行政改革と日本の研究
主任研究企画官 小野川 和延
7月から国立環境研究所に勤務することとなった。かつて地球環境研究の予算を担当して一部の研究者とはおつきあいいただいたものの,これまでの25年余をもっぱら行政分野で過ごしてきたので,研究所に対する理解は,自ずとその視点からのものである。
国環研への異動の内示をいただいた際,ウィーン郊外のIIASAにいた。行政を離れて,同じ研究機関という性格の組織に身をおいていたわけであり,その間,ヨーロッパの他の研究機関を訪ねて,あるいはIIASAを訪れる各国の研究者と,研究の方向性や研究者をとりまくそれぞれの環境について,議論する機会を持つことも多かった。
これらの経験を通じて,すなわち,行政から見た研究,外国から見た日本の研究,という視点から国立環境研究所を始めとする日本の研究所を見たとき,やや気になった点がある。
カスタマーオリエンテッドな研究でない限り,研究費は付いてこない。これは世界の研究機関にとって現在の共通認識である。大学においてすら例外ではなく,オックスフォードにおいても,研究目的と社会の要請を合致させ得た教授のみが大学に残りうる。そこには必ず,自らの研究に対する外部からの評価に対する意識と,その意識の上に立っての自らの研究成果の積極的な売り込みの姿勢がある。それなくしては研究費,さらには自らのポストそのものの確保すらおぼつかない。
ひるがえって日本では,昨年の科学技術基本計画の策定といった流れも受け,行財政改革が叫ばれるなかで,研究予算に対しては,比較的暖かい配慮がなされている。しかし,この予算を使用する日本の研究者側には,何のための,誰のための研究か,という視点を始めとしたカスタマーに対する意識が,欧米との比較において,残念ながら十分とは言えないし,その成果の主張も積極的とは言い難い。
行政改革の議論が急ピッチで進められつつある。その中で国立試験研究機関のあり方をめぐっての議論はまだまだ総論的であるものの,それぞれの研究所の今後は,その存在の意義を見極めつつ,個別に定められていくわけであり,その時期は目前に迫っている。

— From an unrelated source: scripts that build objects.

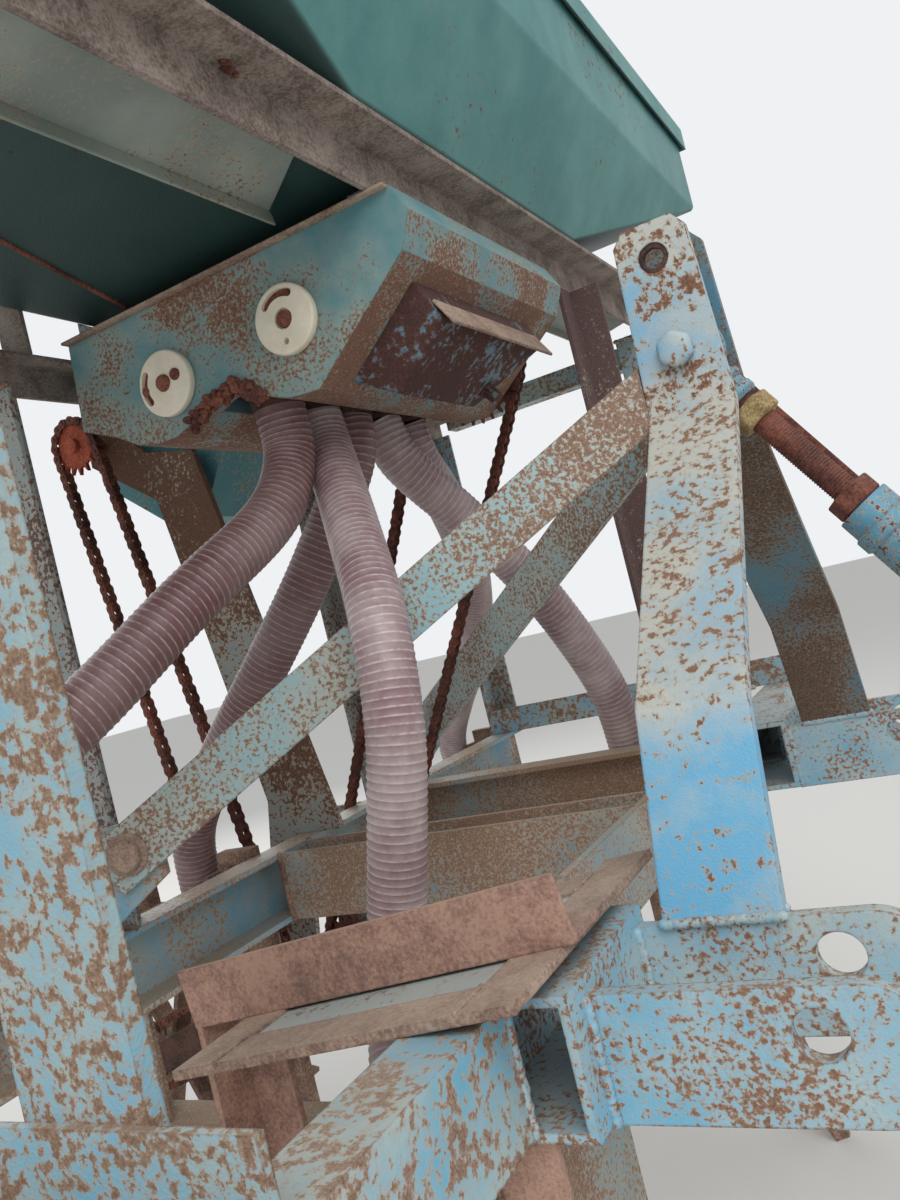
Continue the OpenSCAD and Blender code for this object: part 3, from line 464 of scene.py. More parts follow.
class Bench:
    """Modelling steps shared by the sub-assemblies."""

    @staticmethod
    def clear() -> None:
        """Leaves nothing selected."""
        if bpy.context.object and bpy.context.object.mode != "OBJECT":
            bpy.ops.object.mode_set(mode="OBJECT")
        bpy.ops.object.select_all(action="DESELECT")

    @staticmethod
    def only(*pieces: Piece) -> Piece:
        """Selects these pieces alone and makes the first one active.

        Args:
            *pieces: The pieces.

        Returns:
            The first piece.
        """
        Bench.clear()
        for piece in pieces:
            piece.select_set(True)
        bpy.context.view_layer.objects.active = pieces[0]
        return pieces[0]

    @staticmethod
    def solid(verts: list, edges: list, faces: list) -> Piece:
        """An object from its corners, edges and faces.

        Args:
            verts: The corners.
            edges: The edges that no face has.
            faces: The faces.

        Returns:
            The object, selected alone.
        """
        mesh = bpy.data.meshes.new("piece")
        mesh.from_pydata([tuple(v) for v in verts], edges, faces)
        made = bpy.data.objects.new("piece", mesh)
        bpy.context.scene.collection.objects.link(made)
        return Bench.only(made)

    @staticmethod
    def edit_all() -> None:
        """Opens the active mesh for editing with all of it selected."""
        bpy.ops.object.mode_set(mode="EDIT")
        bpy.ops.mesh.select_all(action="SELECT")

    @staticmethod
    def face_out() -> None:
        """Turns the faces of the mesh being edited outwards and closes it."""
        bpy.ops.mesh.normals_make_consistent(inside=False)
        bpy.ops.object.mode_set(mode="OBJECT")

    @staticmethod
    def hull(verts: list, faces: list) -> Piece:
        """A shell from its corners and faces, with its faces turned outwards.

        Args:
            verts: The corners.
            faces: The faces.

        Returns:
            The shell, selected alone.
        """
        made = Bench.solid(verts, [], faces)
        Bench.edit_all()
        Bench.face_out()
        return made

    @staticmethod
    def block(low: Point, high: Point, rounding: float = 0.0) -> Piece:
        """A cuboid between two corners, with its place in its mesh.

        Args:
            low: The lowest corner.
            high: The highest corner.
            rounding: Width of its rounded edges.

        Returns:
            The cuboid.
        """
        Bench.clear()
        bpy.ops.mesh.primitive_cube_add(size=1, location=[(a + b) / 2 for a, b in zip(low, high)])
        made = bpy.context.object
        made.scale = [b - a for a, b in zip(low, high)]
        bpy.ops.object.transform_apply(location=True, rotation=True, scale=True)
        return Bench.bevel(made, rounding) if rounding else made

    @staticmethod
    def rod(start: Point, end: Point, radius: float, sides: int = 24) -> Piece:
        """A cylinder between two points, with its place in its mesh.

        Args:
            start: Centre of one end.
            end: Centre of the other end.
            radius: Its radius.
            sides: Number of side faces.

        Returns:
            The cylinder.
        """
        Bench.clear()
        a, b = Vector(start), Vector(end)
        turn = (b - a).to_track_quat("Z", "Y").to_euler()
        bpy.ops.mesh.primitive_cylinder_add(vertices=sides, radius=radius, depth=(b - a).length,
                                            location=(a + b) / 2, rotation=turn)
        made = bpy.context.object
        bpy.ops.object.transform_apply(location=True, rotation=True, scale=True)
        return made

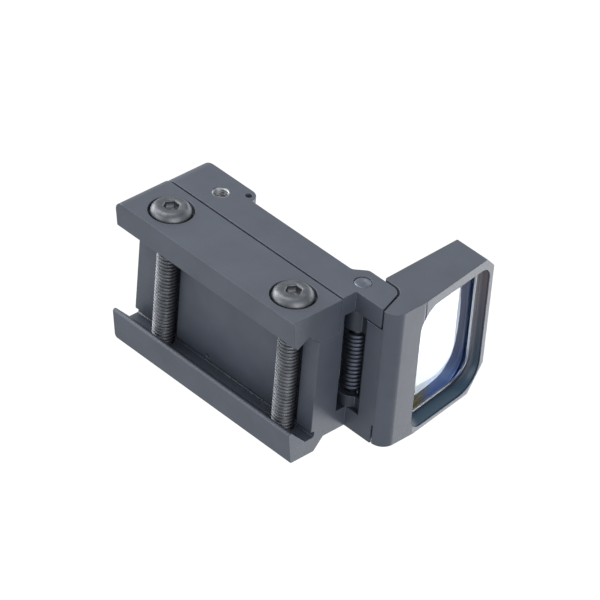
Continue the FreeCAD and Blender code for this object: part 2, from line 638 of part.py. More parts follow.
def make_emitter_window():
    half = BEAM_HALF_WIDTH - 0.05
    return box(MIDDLE_X - half, MIDDLE_X + half, -9.35, -8.85, DECK_Z + 0.08, 13.05)


def make_adjuster(start, axis, length):
    """Headless screw with a hexagon socket, sunk below the surface."""
    screw = Part.makeCylinder(ADJUSTER_RADIUS, length, start, axis * -1)
    return screw.cut(hexagon(start - axis * 1.2, axis, 1.5, 3))


def make_latch():
    """Catch that slides forward out of the rear block over the folded frame."""
    rear_y = BLOCK_FRONT_Y + 0.3
    front_y = BLOCK_FRONT_Y + 3.0
    plate = box(LATCH_LEFT_X, LATCH_RIGHT_X, -11.9, front_y, DECK_Z + 0.06, DECK_Z + LATCH_THICKNESS)
    ridge = prism(across_x, LATCH_LEFT_X, LATCH_RIGHT_X, [
        (rear_y, DECK_Z + LATCH_THICKNESS - 0.1, 0), (front_y, DECK_Z + 0.06, 0.2),
        (front_y, LATCH_RIDGE_Z, 0.6), (rear_y, LATCH_RIDGE_Z, 0.6)])
    tongue = box(LATCH_LEFT_X + 0.3, LATCH_RIGHT_X - 0.3, front_y - 0.1, front_y + 1.1, 13.0, 13.8)
    latch = plate.fuse(ridge).fuse(tongue)
    for i in range(3):
        y = rear_y + 0.5 + 0.8 * i
        latch = latch.cut(box(LATCH_LEFT_X - 1, LATCH_RIGHT_X + 1, y, y + 0.3, LATCH_RIDGE_Z - 0.2, FAR))
    return latch.removeSplitter()


def make_all():
    rear, front = screw_positions()
    coil, leg_up, leg_down = make_hinge_spring()
    return {
        "housing": make_housing(),
        "rear_cover": make_rear_cover(),
        "cover_screws": make_cover_screws(),
        "brightness_down_button": make_button(-1),
        "brightness_up_button": make_button(1),
        "circuit_board": make_circuit_board(),
        "button_switches": make_button_switches(),
        "clamp_plate": make_clamp_plate(),
        "clamp_screw_rear": make_clamp_screw(rear),
        "clamp_screw_front": make_clamp_screw(front),
        "hinge_pin": make_hinge_pin(),
        "hinge_spring": coil.fuse(leg_up).fuse(leg_down),
        "lens_frame": make_lens_frame(),
        "lens": make_lens(),
        "lens_bezel": make_lens_bezel(),
        "battery_tray": make_battery_tray(),
        "battery": make_battery(),
        "tray_screw": make_tray_screw(),
        "battery_contacts": make_battery_contacts(),
        "windage_carriage": make_windage_carriage(),
        "emitter_holder": make_emitter_holder(),
        "emitter": make_emitter(),
        "emitter_window": make_emitter_window(),
        "windage_screw": make_adjuster(Vector(SIDE_RIGHT - 2.2, ADJUSTER_Y, WINDAGE_Z), Vector(1, 0, 0), 5.3),
        "elevation_screw": make_adjuster(Vector(MIDDLE_X, ADJUSTER_Y, BLOCK_TOP_Z - 0.2), Vector(0, 0, 1), 2.6),
        "latch": make_latch(),
    }


def main():
    os.makedirs("parts", exist_ok=True)
    for name, shape in make_all().items():
        solids = len(shape.Solids)
        print(name, "solids", solids, "valid", shape.isValid(), "volume", round(shape.Volume, 2))
        shape.exportStep("parts/" + name + ".step")


main()
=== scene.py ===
import json
import math

import bmesh
import bpy
from mathutils import Matrix, Vector
from mathutils.geometry import convex_hull_2d


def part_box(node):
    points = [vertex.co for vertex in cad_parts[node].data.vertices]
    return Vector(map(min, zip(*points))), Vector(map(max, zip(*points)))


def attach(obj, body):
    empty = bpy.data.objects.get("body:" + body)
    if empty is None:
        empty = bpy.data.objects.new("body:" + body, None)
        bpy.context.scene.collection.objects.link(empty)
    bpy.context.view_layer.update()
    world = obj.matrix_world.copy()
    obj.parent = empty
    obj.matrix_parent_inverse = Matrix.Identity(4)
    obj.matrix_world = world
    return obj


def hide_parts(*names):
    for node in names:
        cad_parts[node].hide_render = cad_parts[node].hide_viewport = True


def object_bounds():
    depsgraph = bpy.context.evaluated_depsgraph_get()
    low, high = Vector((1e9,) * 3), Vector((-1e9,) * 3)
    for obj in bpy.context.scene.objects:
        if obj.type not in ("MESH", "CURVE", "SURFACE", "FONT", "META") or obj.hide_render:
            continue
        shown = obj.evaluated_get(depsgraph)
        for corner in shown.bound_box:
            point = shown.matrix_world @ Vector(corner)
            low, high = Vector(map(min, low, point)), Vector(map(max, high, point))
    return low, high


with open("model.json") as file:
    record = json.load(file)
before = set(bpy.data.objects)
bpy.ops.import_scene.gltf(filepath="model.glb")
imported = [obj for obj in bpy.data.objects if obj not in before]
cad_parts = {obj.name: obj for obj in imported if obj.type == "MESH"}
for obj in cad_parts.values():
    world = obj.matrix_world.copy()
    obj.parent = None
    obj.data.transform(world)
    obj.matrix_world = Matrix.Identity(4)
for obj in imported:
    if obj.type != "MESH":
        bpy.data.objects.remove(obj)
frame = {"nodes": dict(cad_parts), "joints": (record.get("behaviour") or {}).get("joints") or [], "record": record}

# Folding reflex sight on a rail clamp. Every mesh is in metres in the frame of the CAD model:
# +X is the clamp side, +Y the way the lens faces, +Z away from the rail.

CAD_LOW, CAD_HIGH = [Vector(corner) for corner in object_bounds()]
MM = 0.001
NODES = frame["nodes"]
JOINTS = {joint["name"]: joint for joint in frame["joints"]}
SLOT_OF = {part["node"]: part["material_slot"] for part in frame["record"]["subparts"]}
BODIES = frame["record"]["behaviour"]["bodies"]
BODY_OF = {node: body for body, nodes in BODIES.items() for node in nodes}
X, Y, Z = Vector((1, 0, 0)), Vector((0, 1, 0)), Vector((0, 0, 1))

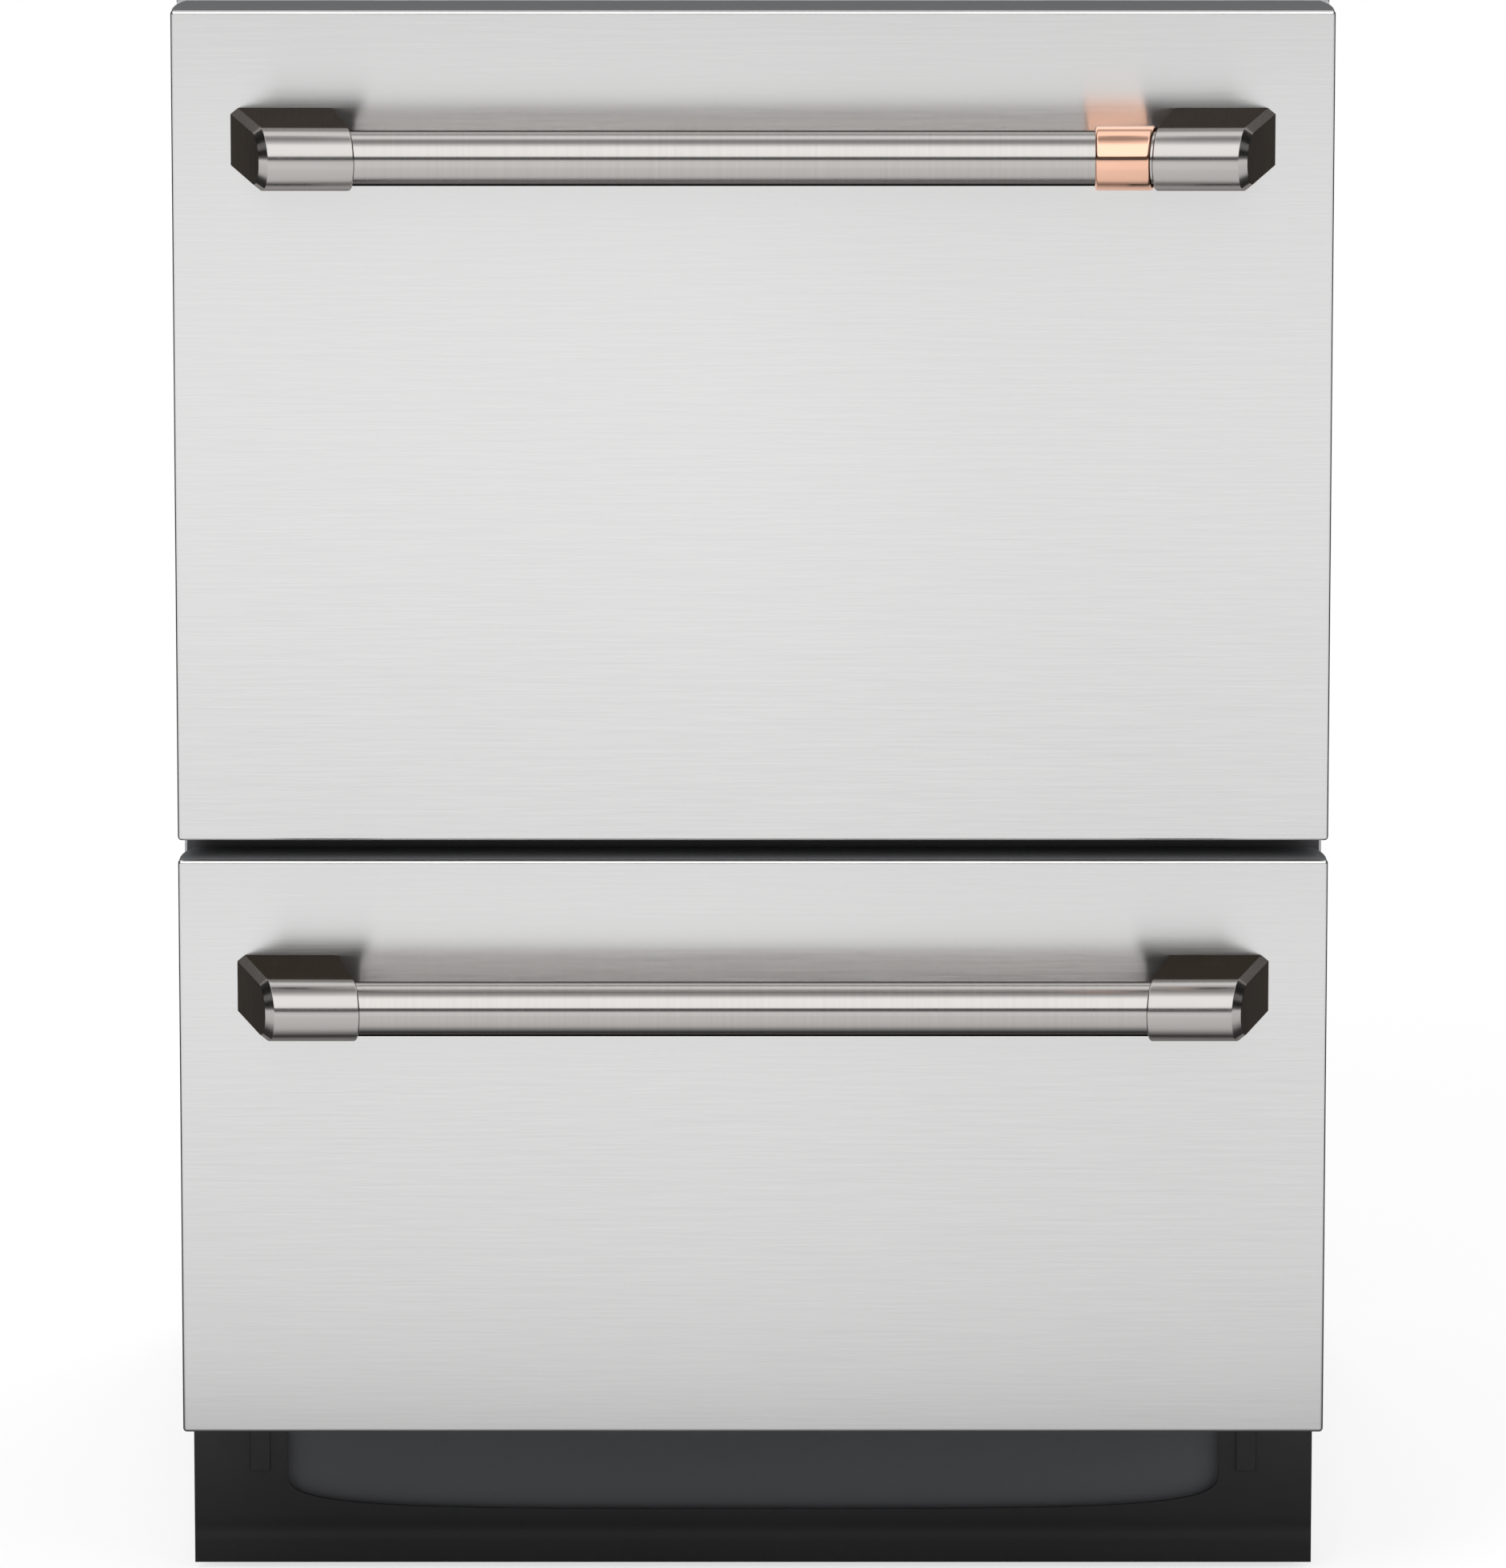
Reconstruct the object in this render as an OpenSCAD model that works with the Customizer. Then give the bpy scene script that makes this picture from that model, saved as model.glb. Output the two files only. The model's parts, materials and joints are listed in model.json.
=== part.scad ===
// Built-in dishwasher with two pull-out drawers, each a complete small dishwasher.
// The machine stands on the floor at z = 0, faces -Y, and is centred on its box in X and Y.
// Inside the modules, y = 0 is the face of the doors and y grows towards the back.

/* [Overall] */
// Height of the lower door's bottom edge above the floor, with the feet screwed right in
door_low = 101.5; // [100:0.5:106]
// Depth from the door face to the back of the cabinet
body_depth = 573; // [569:1:590]
// How far the doors overhang the cabinet on each side
door_over = 2.5; // [1:0.5:3.5]
// Thickness of the cabinet's sheet metal
sheet = 1.2; // [0.8:0.1:1.4]

/* [Doors] */
// Width of the two doors
door_w = 599; // [597:1:602]
// Height of the upper door
upper_door_h = 440.5; // [437:0.5:443]
// Height of the lower door
lower_door_h = 310.5; // [308:0.5:314]
// Open height between the two doors
door_gap = 10.5; // [8:0.5:12]
// Thickness of a door
door_t = 28; // [26:1:29]
// Thickness of the stainless skin
skin_t = 1; // [0.7:0.1:1.2]
// How far the skin folds back round the sides and the bottom
skin_return = 7; // [5:0.5:14]
// Bend radius of the skin
fold_r = 2; // [1.6:0.1:3]

/* [Handles] */
// Radius of the round bar
bar_r = 14.2; // [12:0.1:15]
// Radius of the end pieces and the band round the bar
cap_r = 16.7; // [16:0.1:18]
// Distance from the door face to the axis of the bar
bar_reach = 46.7; // [42:0.1:52]
// Distance from the top of a door down to the axis of its bar
bar_drop = 67.5; // [60:0.5:75]
// Distance from the side edge of a door to the outer edge of the handle's foot
handle_inset = 30.5; // [24:0.5:50]
// Width of a foot where it meets the door
cap_foot_w = 52.7; // [48:0.1:58]
// How far the outer side of an end piece leans in for each millimetre of reach
cap_lean_out = 0.27; // [0.15:0.01:0.35]
// How far the inner side of an end piece leans in for each millimetre of reach
cap_lean_in = 0.2; // [0.1:0.01:0.3]
// Length of the bevel round the outer side
bevel_x = 4; // [2:0.1:5]
// Depth of the bevel round the outer side
bevel_r = 3.3; // [2:0.1:4]
// Length of the bright band on the upper bar
band_len = 32; // [20:0.5:45]

/* [Drawers] */
// Distance from the top of a door down to the rim of its tub
rim_drop = 35; // [34:0.5:37]
// Height of the upper tub's floor above the bottom edge of its door
upper_floor_up = 57.5; // [55:0.5:68]
// Height of the lower tub's floor above the bottom edge of its door
lower_floor_up = 27.5; // [25:0.5:34]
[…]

このような流れの中で,我々が意識しておかなければならないのは,カスタマーという視点の認識を踏まえての,自らが行う研究の存在の必然性の検証と主張とであろう。その答えが世の中を納得させられるものであれば,研究所の性格がどのようなものに変わろうと,研究者を含めて,その研究自体の必要性は不変のはずである。
執筆者プロフィール:
前職は国際応用システム解析研究所 ( IIASA ) 上席研究員。環境庁大気保全局自動車環境対策第一課長,特殊公害課長,国際連合環境計画アジア太平洋地域事務局次長等を歴任。